Remember that most colleges want to see more than just participation. That’s where “position” factors in. Were you vice president of the club? treasurer? active member? head of the outreach committee? food committee chairperson? social media poster? Use these 50 characters to show the level of your commitment.

Use the 100 characters of the “organization” to describe what the organization does. This way you can focus your “description” on the particular role you play. This is where you showcase your accomplishments and impact.

Use impactful, precise verbs

Ethan Sawyer has an “epic list” of activity verbs that you can google. Use strong verbs that zero in on your contributions. I recommend listing sentence predicates and joining the separate items with semicolons. 

Here’s a quick punctuation lesson: Use a semicolon to mark off distinct items and use commas within the items. Don’t write complete sentences. No need for the sentence subject (I).

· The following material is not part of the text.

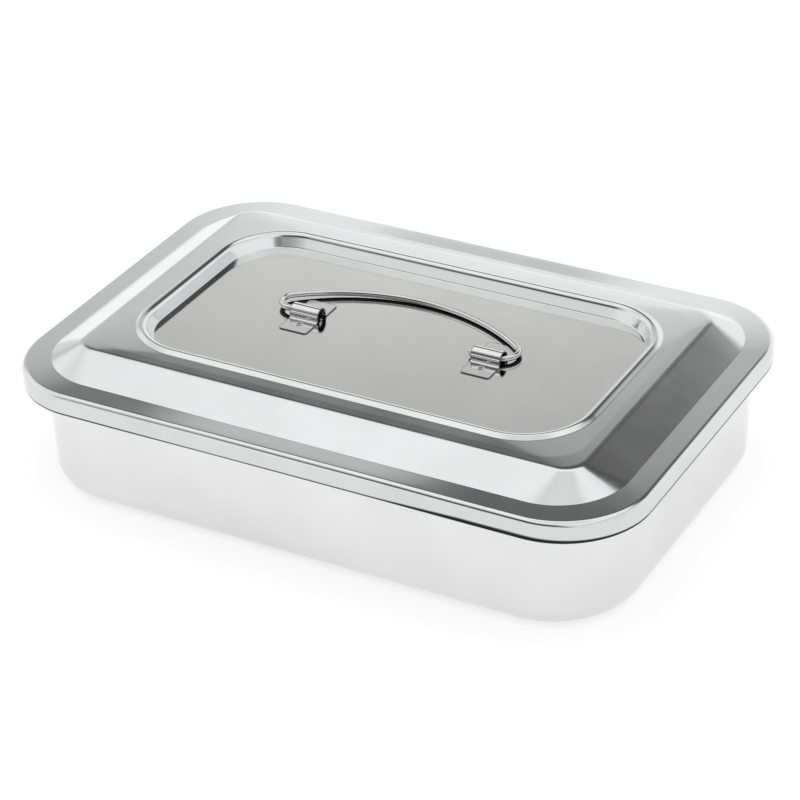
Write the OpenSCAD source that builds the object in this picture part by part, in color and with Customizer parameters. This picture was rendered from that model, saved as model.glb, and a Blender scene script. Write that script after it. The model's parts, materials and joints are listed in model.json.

All you need is the predicate (that’s the part with the verb in it.) And forget about periods. Some people like to use bullets, but it’s the same idea.

Sample activities

Here’s what a full description of 149 (just under 150) characters looks like for a student in the math honor society, using commas and semicolons:

“demonstrate concepts, teach math to grades 3-5; organize elementary visits, design lessons, document visits; devise seasonal math activities for KIHS”

I have students brainstorm their activities first without worrying about the character counts. It’s fun to cut it down to only the essentials! 

Here are some revisions:

“I got first place in the debate competition in Washington, DC” (61 characters) becomes “earned 1st place in DC debate” (29 characters).

“I started a club to look for and observe local birds at school”  (62) becomes “founded birdwatching club” (25). 

My years as a newspaper adviser trained me well for fitting impactful words into small spaces, but my students get the hang of it pretty quickly.

Remember

The activities list is part of your unique story. Use the allotted spaces wisely and fully.